“Acontece, porém, que a verdade sobre a fome incomoda os governos e fere as suscetibilidades patrióticas e, por isso mesmo, são frequentemente vedadas ao grande público, pelas respectivas censuras políticas. (...) Será a calamidade da fome um fenômeno natural, inerente à própria vida, uma contingência irremovível como a morte? Ou será a fome uma praga social criada pelo próprio homem?”

(CASTRO, Josué de. Geopolítica da Fome. Rio de Janeiro: Casa do Estudante do Brasil, 2ª ed., 1953.)

“Vivemos em um país que produz muito alimento e tem muita gente passando fome. Para além do escândalo ético, isso é uma aberração em termos de organização econômica e social. No plano moral, beira o criminoso: são 33 milhões de pessoas famintas, enquanto exportamos e produzimos mais de três quilos, só de grãos, por pessoa por dia.”

(DOWBOR, Ladislau. Fome, uma decisão política e corporativa. In: CAMPELLO, Tereza; BORTOLETTO,
Ana Paula (orgs.). Da fome à fome: diálogos com Josué de Castro. São Paulo: Elefante, 2022, p. 181.)

a) Para Josué de Castro, há poucos debates sobre a fome. Por que a questão da fome é ocultada dos debates contemporâneos? A insegurança alimentar é uma questão moral e política? A partir dos textos, justifique suas respostas.

b) Cite um aspecto histórico e um social que explicam a existência da fome no Brasil. Analise, a partir do gráfico, o que houve com a questão da insegurança alimentar no país, desde o início do século XXI.

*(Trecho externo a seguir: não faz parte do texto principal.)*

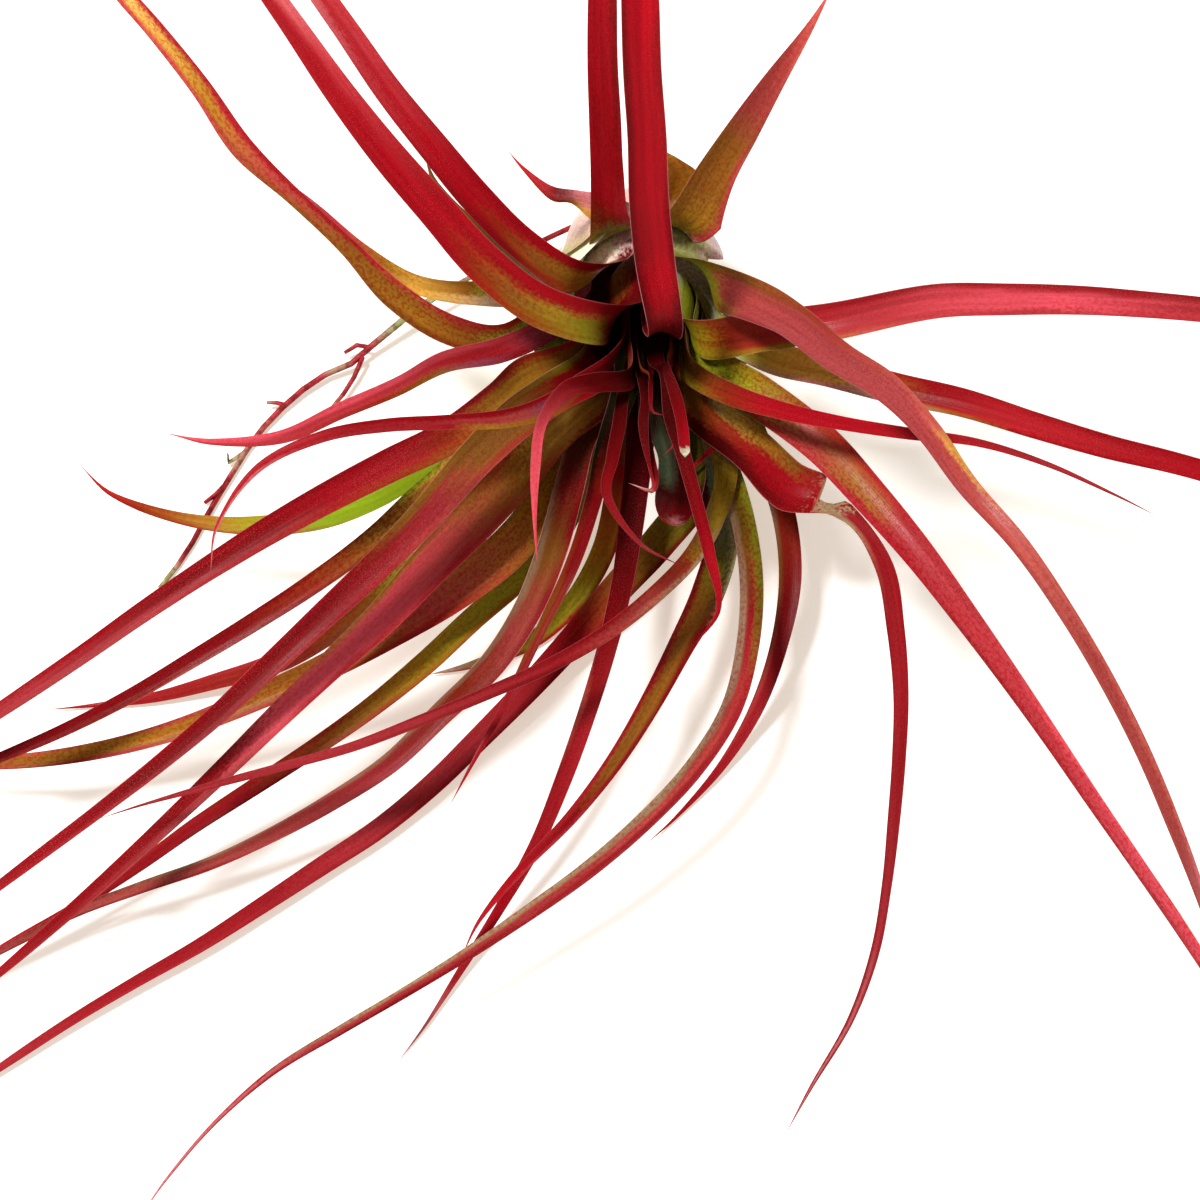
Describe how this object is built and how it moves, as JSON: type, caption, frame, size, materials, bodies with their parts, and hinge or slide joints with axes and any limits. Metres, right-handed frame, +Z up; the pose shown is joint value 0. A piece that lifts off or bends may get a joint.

a) De acordo com Josué de Castro, a questão da fome é ocultada por incomodar os governos e ferir a sensibilidade nacional. É possível argumentar que essas razões persistem no debate contemporâneo, já que houve, por parte do governo federal, tentativa de refutar ou relativizar os dados acerca do problema, os quais são apresentados no texto de Ladislau Dowbor. Isso pode ser interpretado como motivado pela tentativa de não prejudicar a imagem do governo bem como a propaganda de cunho nacionalista. 
 
A insegurança alimentar é uma questão moral, de acordo com texto, há uma contradição entre o país ser um grande produtor de alimentos e ter 33 milhões de pessoas famintas. Também é possível considerar a fome uma questão moral porque, sem acesso à alimentação, a base da dignidade humana (nossa sobrevivência física) se perde.
 
Quanto à fome ser uma questão política, ela pode ser considerada uma praga social criada pelo homem, e não uma contingência natural e inescapável – como sugerem as perguntas retóricas de Josué de Castro. Nesse sentido, pode-se mencionar a produção de alimentos mais do que suficiente para a população, por exemplo.  E, se é algo social, é de ordem política. Além disso, conforme a afirmação de Dowbor, trata-se, no contexto atual do Brasil, de uma “aberração” social e econômica, tendo em vista a contradição entre a enorme produção de alimentos do país e a situação de insegurança alimentar de mais de 30 milhões de pessoas. Isso diz respeito, sobretudo, à noção de justiça na distribuição de recursos, relacionada a uma ordem social e econômica altamente desigual e excludente. 
 
b) A existência da fome no Brasil está associada ao histórico acesso desigual às terras e às tecnologias agrícolas, além da pobreza de grande parcela da população. O gráfico indica que, entre 2004 e 2013, houve uma relativa queda da insegurança alimentar, alcançada, em grande medida, a partir de programas sociais voltados ao combate à pobreza e à fome no país. A partir de 2013, ocorreu o significativo aumento da insegurança alimentar (leve, moderada e grave) em razão do agravamento da pobreza, causado, especialmente, pelas sucessivas crises econômicas que o país atravessou nesse período.